Freshly roasted coffee helps, but freshness has a window. Coffee that is too old can taste dull. Coffee that is extremely fresh, especially within the first few days after roasting, can be harder to dial in because it is releasing a lot of gas. A little rest usually makes pour over easier and tastier.

Grind size: the detail that changes everything

For pour over, aim for a medium grind, roughly like table salt. If your brew runs through too fast and tastes sour, grassy, or thin, the grind is probably too coarse. If it drags on forever and tastes bitter, dry, or heavy, it is probably too fine.

This is where a lot of home brewers get frustrated. They change everything at once - more coffee, hotter water, different pouring pattern - when the real fix is usually just grind size. Start there first. One small adjustment finer or coarser can turn an average cup into a great one.

Different brewers also behave differently. A flat-bottom dripper may like a slightly different grind than a cone-shaped brewer. Filters matter too. Thicker filters can slow drawdown, so what worked in one setup may need tweaking in another.

Water temperature and why it matters

Water that is too cool can leave your coffee tasting underdeveloped. Water that is too hot can push bitterness, especially with darker roasts. A reliable range is 195 to 205 degrees Fahrenheit.

If you do not have a temperature-controlled kettle, bring water to a boil and let it sit for about 30 to 45 seconds. That gets you close enough for great results. Lighter roasts tend to do well at the hotter end of the range, while darker roasts often taste smoother a few degrees lower.

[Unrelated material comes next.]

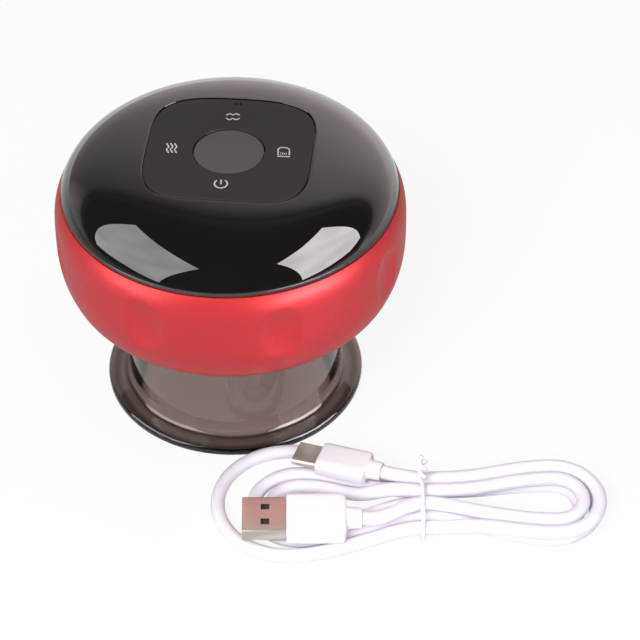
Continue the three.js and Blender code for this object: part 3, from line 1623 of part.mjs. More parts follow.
function makeUsbA() {
  const shell_length = usb_a.shell_end - usb_a.tip + usb_a.shell_seat;
  let shell = lieAlongX(plugShell(usb_a.shell_width, usb_a.shell_height, usb_a.shell_corner, usb_a.shell_wall,
    shell_length), usb_a.tip);
  for (const side of [-1, 1]) {
    shell = shell.subtract(block(usb_a.window_length, usb_a.window_width, usb_a.shell_height * 2,
      usb_a.tip + usb_a.window_place, side * usb_a.window_spread, 0));
  }
  addPiece('usb_a_shell', placeUsbA(shell), finishes.steel);
  const tongue_low = seat_gap + usb_a.shell_wall - usb_a.shell_height / 2;
  const tongue = block(shell_length - usb_a.shell_wall - 2 * seat_gap, usb_a.tongue_width, usb_a.tongue_height,
    usb_a.tip + (shell_length - usb_a.shell_wall) / 2, 0, tongue_low + usb_a.tongue_height / 2);
  addPiece('usb_a_tongue', placeUsbA(tongue), finishes.white);
  const grip_length = usb_a.grip_end - usb_a.shell_end;
  let grip = roundedBlock(usb_a.grip_width, usb_a.grip_height, usb_a.grip_corner, 0, grip_length, plug_facets);
  const neck_length = usb_a.neck_end - usb_a.shell_end;
  grip = grip.add(disc(usb_a.neck_radius, grip_length - overrun, neck_length, small_facets));
  const seat = roundedBlock(usb_a.shell_width + 2 * seat_gap, usb_a.shell_height + 2 * seat_gap,
    usb_a.shell_corner + seat_gap, -overrun, usb_a.shell_seat + seat_gap, plug_facets);
  grip = lieAlongX(grip.subtract(seat), usb_a.shell_end);
  addPiece('usb_a_overmould', placeUsbA(grip), finishes.white);
}

function makeUsbC() {
  const corner = usb_c.shell_height / 2 - usb_c.shell_wall / 2;
  const grip_start = -usb_c.neck_length - usb_c.grip_length;
  const tip = grip_start - usb_c.shell_length;
  const shell = plugShell(usb_c.shell_width, usb_c.shell_height, corner, usb_c.shell_wall,
    usb_c.shell_length + usb_c.shell_seat);
  addPiece('usb_c_shell', placeUsbC(lieAlongX(shell, tip)), finishes.steel);
  let grip = roundedBlock(usb_c.grip_width, usb_c.grip_height, usb_c.grip_corner, 0, usb_c.grip_length,
    plug_facets);
  grip = grip.add(disc(usb_c.neck_radius, usb_c.grip_length - overrun, usb_c.grip_length + usb_c.neck_length,
    small_facets));
  const seat = roundedBlock(usb_c.shell_width + 2 * seat_gap, usb_c.shell_height + 2 * seat_gap,
    corner + seat_gap / 2, -overrun, usb_c.shell_seat + seat_gap, plug_facets);
  addPiece('usb_c_overmould', placeUsbC(lieAlongX(grip.subtract(seat), grip_start)), finishes.white);
}

makeSuctionCup();
makeCupSeal();
makeGripRing();
makeBaseCover();
makeBaseScrews();
makeTopCover();
makeKeyPanel();
makeDisplay();
makeLightPipe();
makeKeyBoard();
makeKeySwitches();
makeBoardScrews();
makeCeilingPlates();
makeBattery();
makeCharging();
makeMotor();
makeRotor();
makeEccentricAndRod();
makePumpBody();
makeClamp();
makeSuctionTube();
makeReleaseValve();
makeCable();
makeTie();
makeUsbA();
makeUsbC();

export default massager;
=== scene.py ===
import json
import math

import bmesh
import bpy
from mathutils import Matrix, Vector


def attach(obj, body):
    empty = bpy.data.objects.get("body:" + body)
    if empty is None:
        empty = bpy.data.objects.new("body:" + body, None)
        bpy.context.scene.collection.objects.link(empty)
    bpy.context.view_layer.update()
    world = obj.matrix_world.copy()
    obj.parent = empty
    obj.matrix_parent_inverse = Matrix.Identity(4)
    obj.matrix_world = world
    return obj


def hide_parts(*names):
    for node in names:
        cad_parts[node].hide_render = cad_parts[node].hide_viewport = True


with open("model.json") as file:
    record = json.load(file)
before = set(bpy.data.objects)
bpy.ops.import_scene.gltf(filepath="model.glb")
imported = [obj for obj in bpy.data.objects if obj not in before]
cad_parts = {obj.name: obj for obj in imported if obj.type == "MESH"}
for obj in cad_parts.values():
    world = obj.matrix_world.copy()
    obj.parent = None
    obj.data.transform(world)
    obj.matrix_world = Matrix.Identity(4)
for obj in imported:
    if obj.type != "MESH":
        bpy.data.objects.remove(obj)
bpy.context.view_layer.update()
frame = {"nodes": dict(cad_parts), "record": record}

scene = bpy.context.scene
MM = 0.001

# Sizes in millimetres, those of the CAD source apart from the dome's edge, the dimples and the window

HEAD = {
    "total": 82.6, "radius": 50.0, "seam_radius": 47.9, "seam": 69.5, "widest": 55.0, "tuck_radius": 47.6,
    "tuck": 41.8, "base": 37.6, "foot_radius": 42.5, "gap": 0.3, "wall": 2.2, "spigot": 1.8,
    "spigot_foot": 66.0, "roof": 2.9,
}
DOME = {
    "edge": 47.55, "edge_height": 70.9, "reach": 49.36, "radial": 2.25, "rim_radius": 47.7,
    "rim_underside": 69.8,
}
PANEL = {
    "half": 23.2, "power": 4.0, "shift": 2.0, "groove": 0.35, "thick": 1.0, "recess": 1.3, "sink": 0.05,
}
WINDOW = {"radius": 9.85, "hole": 10.15, "top": 82.1, "thick": 0.6, "opening": 8.0}
KEY_HOLE = 2.1
KEY_RADIUS = 15.7
PIPE = {"back": 22.9, "radius": 0.75, "hole": 1.05, "foot": 74.2}
DIMPLE = {
    "count": 8, "phase": math.pi / 8, "height": 56.2, "length": 21.0, "width": 14.6, "depth": 1.3,
    "soft": 0.1,
}
SOCKET = {"width": 9.64, "height": 3.86, "level": 50.28}
BASE = {
    "screws": 38.05, "deck": 45.8, "collar": 26.4, "collar_wall": 1.8, "collar_foot": 38.6, "skirt": 32.0,
    "wall": 2.0, "rim": 42.1, "rim_thick": 2.2, "screw_head": 2.7, "screw_shank": 1.4, "screw_seat": 39.3,
}
CEILING = {
    "face": 39.6, "back": 42.1, "lens_inner": 16.6, "lens_outer": 26.1, "heat_outer": 16.2, "nozzle": 4.2,
    "bleed_ring": 9.0, "bleed": 1.4,
}
SEAL = {"inner": 29.1, "outer": 31.2, "bulge": 0.4, "low": 43.7, "high": 45.2}
CUP = {
    "wall_radius": 31.5, "wall": 2.5, "height": 43.4, "foot_radius": 38.0, "foot": 2.6, "edge": 1.1,
    "fillet": 2.3, "mouth_radius": 32.4, "mouth_depth": 5.0,
}
CABLE = {
    "diameter": 4.0, "pitch": 4.75, "layer": 4.85, "slack": 0.25, "lift": 0.1, "place": (59.0, -55.0),
    "turn": 0.096, "flare_steps": 8, "bend_steps": 12,
}
TIE = {
    "gauge": 1.1, "clearance": 0.3, "length": 9.0, "turns": 1.5, "steps": 40, "lean": 0.8, "corner": 1.08,
}
PLUG_WALL = 0.35
USB_A = {
    "tip": -50.3, "shell_end": -38.0, "grip_end": -21.5, "neck_end": -17.0, "across": -10.7, "height": 8.7,
    "roll": 0.14, "shell": (12.0, 4.5, 0.6), "seat": (12.6, 5.1, 0.8),
}
USB_C = {
    "x": -11.0, "y": 7.0, "height": 8.9, "turn": -0.36, "pitch": 0.055, "neck": 4.0, "grip": 14.5,
    "reach": 7.4, "shell": (8.25, 2.4, 1.05), "seat": (8.85, 3.0, 1.2),
}

# The hank's lobes: the side they point to, how far they reach, half their width and their shift
LOBES = {
    "right_outer": (1, 49.4, 12.85, 0.0),
    "right_inner": (1, 44.6, 8.0, 0.0),
    "top_outer": (1, 49.9, 12.85, -2.2),
    "top_inner": (1, 45.2, 8.0, -2.2),
    "left_outer": (-1, 57.5, 20.4, 1.7),
    "left_middle": (-1, 47.5, 13.0, 0.0),
    "left_inner": (-1, 42.5, 8.2, 0.0),
}


def mix(a, b, share):
    return a + (b - a) * share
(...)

Water quality matters, too. If your tap water tastes off, your coffee will probably taste off. Clean, filtered water is the easy win here.

How to brew pour over coffee step by step

Set your dripper on a mug or server, place the filter inside, and rinse the filter with hot water. This washes away papery taste and warms your setup so your brew temperature stays more consistent. Dump the rinse water before you start.

Add your ground coffee, then gently shake or tap the brewer to level the bed. Start your timer and pour just enough water to saturate all the grounds, usually about two times the coffee weight. For 22 grams of coffee, use around 40 to 50 grams of water.

Let that sit for 30 to 45 seconds. This is the bloom, and it gives the coffee room to release trapped gas. Skip it, and water can move unevenly through the grounds, which usually hurts flavor.

After the bloom, pour slowly in controlled circles, starting near the center and moving outward without hugging the very edge of the filter. The goal is even saturation, not drama. Pour in stages until you reach your target water weight.

For a 350-gram brew, many people like to hit around 150 grams, pause briefly, then continue to 250, then finish at 350. You do not need perfect choreography. You just want a steady, gentle pour that keeps the coffee bed from getting blasted around.

Most single-cup pour overs finish in about 2:30 to 3:30. If your brew is much faster or slower, that is your cue to adjust grind size before changing anything else.

Common problems and quick fixes

If your coffee tastes sour, sharp, or watery, it is probably under-extracted. Try grinding finer, extending brew time slightly, or using a little hotter water. You can also check whether you poured too aggressively and created channels where water rushed through part of the coffee bed.

If it tastes bitter, harsh, or dries out your mouth, it is likely over-extracted. Grind a little coarser, lower the water temperature a touch, or shorten the brew. Dark roasts especially can tip into bitterness fast if you treat them like very light coffees.

If the cup tastes both weak and bitter, your grind may be uneven. That is often a grinder issue more than a brewing issue. If the flavor is inconsistent from one morning to the next, measuring with a scale can clean that up fast.

Small upgrades that make a big difference

Once your basics are in place, a few habits can make pour over easier to repeat. Buy coffee in amounts you will actually finish while it still tastes fresh. Store it somewhere cool and dry in a sealed container. Grind right before brewing when you can.

It also helps to keep your recipe simple. Same ratio, same mug size, same brewer, same basic pour pattern. Consistency is what lets you notice whether a coffee is naturally chocolatey and smooth or brighter and citrusy. If everything changes every day, it is hard to know what you are tasting.

For busy mornings, pre-measure your beans the night before. That keeps pour over from turning into a weekend-only habit. The best brew method is still the one you will actually use.

Choosing coffee for pour over

Not every coffee shines the same way in a pour over. If you like crisp, layered flavor, single-origin coffees often show more personality here. If you want balance, comfort, and an easy daily driver, a solid blend can be excellent.

Flavored coffees are more of a preference call. Some people love them in drip or K-Cups but find pour over better suited to coffees where the bean itself takes center stage. It depends on what you want from the cup. There is nothing wrong with choosing convenience some days and ritual on others.

For home brewers who want café-quality flavor without turning the kitchen into a science project, brands like Jonesing4 JAVA make the process easier by focusing on responsibly sourced, carefully roasted coffees that are built for bold, smooth results from farm to cup.

The best way to get better fast

Brew the same coffee three or four times in a row and change only one variable. Keep the ratio the same and adjust grind size. Or keep the grind the same and test a slightly hotter water temperature. That kind of side-by-side learning teaches you more than hopping between random recipes.

Pour over rewards attention, but it does not demand perfection. Some mornings your circles will be messy. Some cups will run a little long. You can still end up with something rich, clean, and worth slowing down for.

The real win is not chasing a flawless brew every single time. It is building a morning ritual that gives you a cup you actually look forward to, one careful pour at a time.